* [PROBLEM DESCRIPTION]
Each line from the beginning of the data below through the line containing "tree.nodes.clear()" should be repeated exactly, please.

* [CAD and scene scripts]
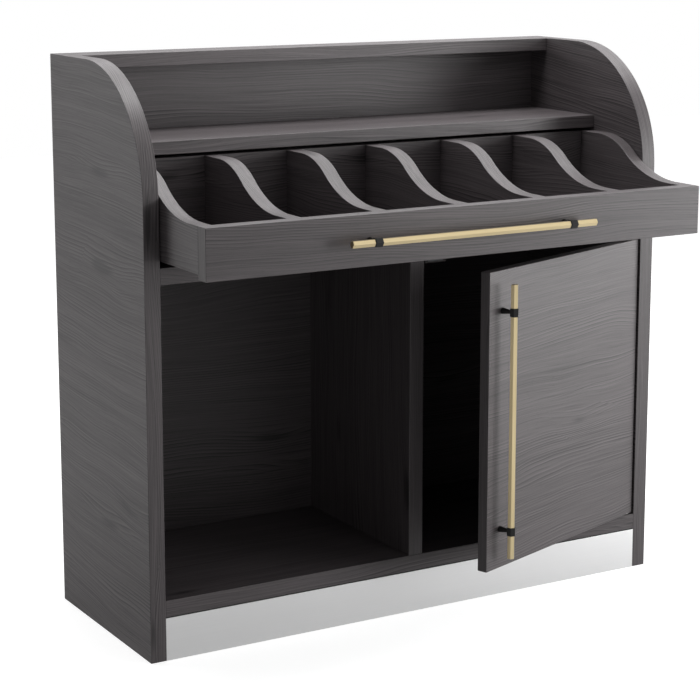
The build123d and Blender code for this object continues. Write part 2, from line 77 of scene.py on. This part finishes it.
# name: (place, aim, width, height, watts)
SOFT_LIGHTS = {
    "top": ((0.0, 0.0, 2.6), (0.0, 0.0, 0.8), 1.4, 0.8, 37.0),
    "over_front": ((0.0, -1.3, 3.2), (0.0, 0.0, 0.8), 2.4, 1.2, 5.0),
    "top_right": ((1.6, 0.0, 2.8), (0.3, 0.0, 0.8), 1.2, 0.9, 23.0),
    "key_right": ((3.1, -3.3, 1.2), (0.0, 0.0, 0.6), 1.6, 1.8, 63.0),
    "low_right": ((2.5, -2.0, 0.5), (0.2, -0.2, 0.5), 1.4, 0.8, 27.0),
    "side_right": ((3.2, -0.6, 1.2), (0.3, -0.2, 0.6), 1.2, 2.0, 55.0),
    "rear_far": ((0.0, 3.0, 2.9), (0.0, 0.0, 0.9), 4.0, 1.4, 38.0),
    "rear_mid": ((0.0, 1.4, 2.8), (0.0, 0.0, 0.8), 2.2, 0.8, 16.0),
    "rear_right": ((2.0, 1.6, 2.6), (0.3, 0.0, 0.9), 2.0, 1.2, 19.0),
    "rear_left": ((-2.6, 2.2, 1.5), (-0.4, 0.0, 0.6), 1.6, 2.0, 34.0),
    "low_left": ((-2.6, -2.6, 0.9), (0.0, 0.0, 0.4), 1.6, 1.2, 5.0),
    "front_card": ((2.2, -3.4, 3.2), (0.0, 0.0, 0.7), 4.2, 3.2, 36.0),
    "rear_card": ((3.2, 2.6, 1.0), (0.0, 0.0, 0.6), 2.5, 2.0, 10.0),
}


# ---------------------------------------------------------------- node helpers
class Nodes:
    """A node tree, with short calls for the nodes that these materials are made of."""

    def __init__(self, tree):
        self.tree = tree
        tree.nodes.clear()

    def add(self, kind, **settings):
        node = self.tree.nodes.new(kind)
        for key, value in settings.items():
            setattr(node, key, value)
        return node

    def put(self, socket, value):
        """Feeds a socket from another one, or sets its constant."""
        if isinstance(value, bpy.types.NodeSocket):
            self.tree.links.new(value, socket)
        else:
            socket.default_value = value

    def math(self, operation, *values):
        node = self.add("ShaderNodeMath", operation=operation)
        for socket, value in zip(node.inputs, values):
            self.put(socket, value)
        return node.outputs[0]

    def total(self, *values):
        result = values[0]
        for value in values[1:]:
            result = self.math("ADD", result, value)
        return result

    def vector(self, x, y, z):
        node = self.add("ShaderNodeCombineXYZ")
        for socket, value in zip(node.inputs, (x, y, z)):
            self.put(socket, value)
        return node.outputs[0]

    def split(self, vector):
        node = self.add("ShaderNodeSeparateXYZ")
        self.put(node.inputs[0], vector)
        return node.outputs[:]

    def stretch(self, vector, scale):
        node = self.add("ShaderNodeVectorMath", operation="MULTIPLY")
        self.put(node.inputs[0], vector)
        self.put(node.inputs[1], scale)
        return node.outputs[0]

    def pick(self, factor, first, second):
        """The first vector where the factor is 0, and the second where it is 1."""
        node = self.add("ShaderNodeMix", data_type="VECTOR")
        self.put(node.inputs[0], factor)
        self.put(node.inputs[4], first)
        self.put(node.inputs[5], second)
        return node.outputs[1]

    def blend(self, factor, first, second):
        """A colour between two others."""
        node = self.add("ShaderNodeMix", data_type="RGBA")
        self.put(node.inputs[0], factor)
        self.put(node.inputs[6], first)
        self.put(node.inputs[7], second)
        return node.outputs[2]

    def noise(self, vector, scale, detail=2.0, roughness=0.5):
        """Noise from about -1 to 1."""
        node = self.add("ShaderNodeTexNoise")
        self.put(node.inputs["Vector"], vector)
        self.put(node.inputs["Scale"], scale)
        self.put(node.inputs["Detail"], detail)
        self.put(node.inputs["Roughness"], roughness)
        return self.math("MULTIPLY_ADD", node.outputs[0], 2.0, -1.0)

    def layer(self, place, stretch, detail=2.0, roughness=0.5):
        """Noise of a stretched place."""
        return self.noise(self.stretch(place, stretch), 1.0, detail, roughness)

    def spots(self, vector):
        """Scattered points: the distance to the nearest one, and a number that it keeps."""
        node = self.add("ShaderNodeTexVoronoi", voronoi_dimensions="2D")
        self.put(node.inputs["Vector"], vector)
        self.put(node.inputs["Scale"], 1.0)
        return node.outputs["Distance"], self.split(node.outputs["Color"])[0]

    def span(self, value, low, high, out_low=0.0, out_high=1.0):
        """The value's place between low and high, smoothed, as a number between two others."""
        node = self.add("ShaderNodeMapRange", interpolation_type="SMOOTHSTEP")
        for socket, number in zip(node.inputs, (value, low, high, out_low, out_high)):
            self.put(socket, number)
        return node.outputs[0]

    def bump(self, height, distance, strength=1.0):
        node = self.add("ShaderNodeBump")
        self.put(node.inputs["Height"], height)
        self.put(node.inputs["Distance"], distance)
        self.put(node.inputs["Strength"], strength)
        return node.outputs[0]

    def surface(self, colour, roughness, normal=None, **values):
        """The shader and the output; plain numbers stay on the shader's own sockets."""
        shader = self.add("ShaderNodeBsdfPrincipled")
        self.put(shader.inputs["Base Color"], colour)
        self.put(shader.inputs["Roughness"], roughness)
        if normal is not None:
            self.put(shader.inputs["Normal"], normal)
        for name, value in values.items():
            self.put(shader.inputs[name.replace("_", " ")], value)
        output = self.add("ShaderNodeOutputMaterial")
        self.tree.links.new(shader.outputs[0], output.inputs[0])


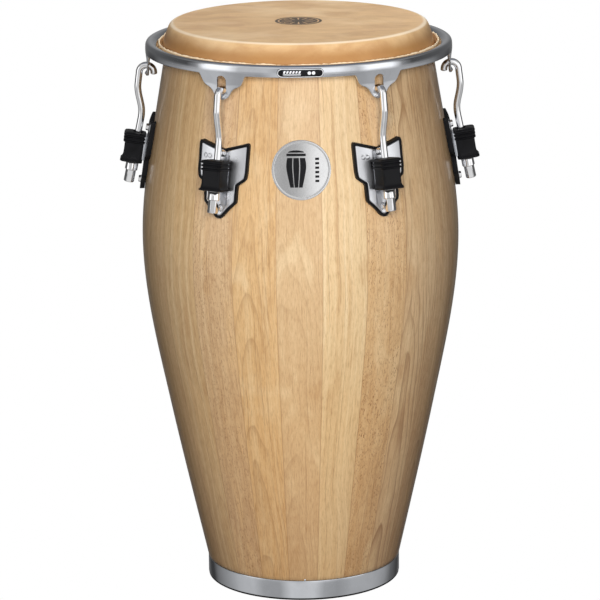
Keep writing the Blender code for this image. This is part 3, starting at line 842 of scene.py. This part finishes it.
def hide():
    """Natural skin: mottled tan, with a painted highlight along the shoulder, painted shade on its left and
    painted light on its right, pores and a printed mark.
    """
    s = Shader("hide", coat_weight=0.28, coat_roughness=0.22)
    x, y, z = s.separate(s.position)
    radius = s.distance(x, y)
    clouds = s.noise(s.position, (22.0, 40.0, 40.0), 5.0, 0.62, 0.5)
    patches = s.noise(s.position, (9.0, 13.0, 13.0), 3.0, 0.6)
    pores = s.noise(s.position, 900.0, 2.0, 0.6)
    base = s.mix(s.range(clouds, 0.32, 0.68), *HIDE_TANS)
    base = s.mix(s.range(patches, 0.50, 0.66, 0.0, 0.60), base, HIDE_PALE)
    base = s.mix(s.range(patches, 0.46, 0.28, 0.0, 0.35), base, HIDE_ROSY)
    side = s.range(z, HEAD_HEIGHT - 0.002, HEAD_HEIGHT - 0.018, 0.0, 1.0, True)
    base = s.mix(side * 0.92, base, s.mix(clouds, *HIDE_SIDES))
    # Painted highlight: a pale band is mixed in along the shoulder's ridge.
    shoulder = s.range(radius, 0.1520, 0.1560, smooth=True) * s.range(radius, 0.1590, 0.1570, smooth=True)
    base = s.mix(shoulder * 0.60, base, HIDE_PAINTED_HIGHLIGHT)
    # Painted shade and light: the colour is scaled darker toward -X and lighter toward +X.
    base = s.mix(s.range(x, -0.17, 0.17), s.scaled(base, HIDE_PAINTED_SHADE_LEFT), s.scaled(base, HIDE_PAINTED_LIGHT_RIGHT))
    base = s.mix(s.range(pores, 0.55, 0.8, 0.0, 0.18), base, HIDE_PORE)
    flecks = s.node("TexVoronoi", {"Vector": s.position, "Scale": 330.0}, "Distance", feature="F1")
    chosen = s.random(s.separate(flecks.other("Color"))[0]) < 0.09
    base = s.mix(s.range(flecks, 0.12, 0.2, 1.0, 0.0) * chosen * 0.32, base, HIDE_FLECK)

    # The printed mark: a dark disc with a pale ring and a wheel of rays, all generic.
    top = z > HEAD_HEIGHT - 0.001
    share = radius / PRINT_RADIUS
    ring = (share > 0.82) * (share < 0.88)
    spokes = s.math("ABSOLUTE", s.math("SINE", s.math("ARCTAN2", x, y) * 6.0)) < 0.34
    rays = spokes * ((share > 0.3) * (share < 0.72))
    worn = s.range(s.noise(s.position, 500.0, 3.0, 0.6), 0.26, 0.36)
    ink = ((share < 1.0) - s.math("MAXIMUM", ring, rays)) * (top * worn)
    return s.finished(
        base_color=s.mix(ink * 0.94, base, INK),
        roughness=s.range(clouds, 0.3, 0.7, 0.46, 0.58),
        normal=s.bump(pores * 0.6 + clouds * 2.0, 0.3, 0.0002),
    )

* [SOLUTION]
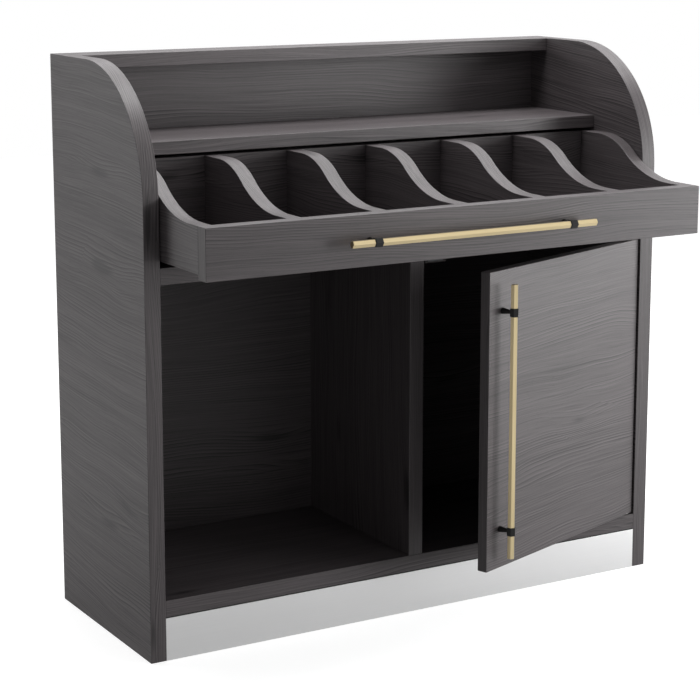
The build123d and Blender code for this object continues. Write part 2, from line 77 of scene.py on. This part finishes it.
# name: (place, aim, width, height, watts)
SOFT_LIGHTS = {
    "top": ((0.0, 0.0, 2.6), (0.0, 0.0, 0.8), 1.4, 0.8, 37.0),
    "over_front": ((0.0, -1.3, 3.2), (0.0, 0.0, 0.8), 2.4, 1.2, 5.0),
    "top_right": ((1.6, 0.0, 2.8), (0.3, 0.0, 0.8), 1.2, 0.9, 23.0),
    "key_right": ((3.1, -3.3, 1.2), (0.0, 0.0, 0.6), 1.6, 1.8, 63.0),
    "low_right": ((2.5, -2.0, 0.5), (0.2, -0.2, 0.5), 1.4, 0.8, 27.0),
    "side_right": ((3.2, -0.6, 1.2), (0.3, -0.2, 0.6), 1.2, 2.0, 55.0),
    "rear_far": ((0.0, 3.0, 2.9), (0.0, 0.0, 0.9), 4.0, 1.4, 38.0),
    "rear_mid": ((0.0, 1.4, 2.8), (0.0, 0.0, 0.8), 2.2, 0.8, 16.0),
    "rear_right": ((2.0, 1.6, 2.6), (0.3, 0.0, 0.9), 2.0, 1.2, 19.0),
    "rear_left": ((-2.6, 2.2, 1.5), (-0.4, 0.0, 0.6), 1.6, 2.0, 34.0),
    "low_left": ((-2.6, -2.6, 0.9), (0.0, 0.0, 0.4), 1.6, 1.2, 5.0),
    "front_card": ((2.2, -3.4, 3.2), (0.0, 0.0, 0.7), 4.2, 3.2, 36.0),
    "rear_card": ((3.2, 2.6, 1.0), (0.0, 0.0, 0.6), 2.5, 2.0, 10.0),
}


# ---------------------------------------------------------------- node helpers
class Nodes:
    """A node tree, with short calls for the nodes that these materials are made of."""

    def __init__(self, tree):
        self.tree = tree
        tree.nodes.clear()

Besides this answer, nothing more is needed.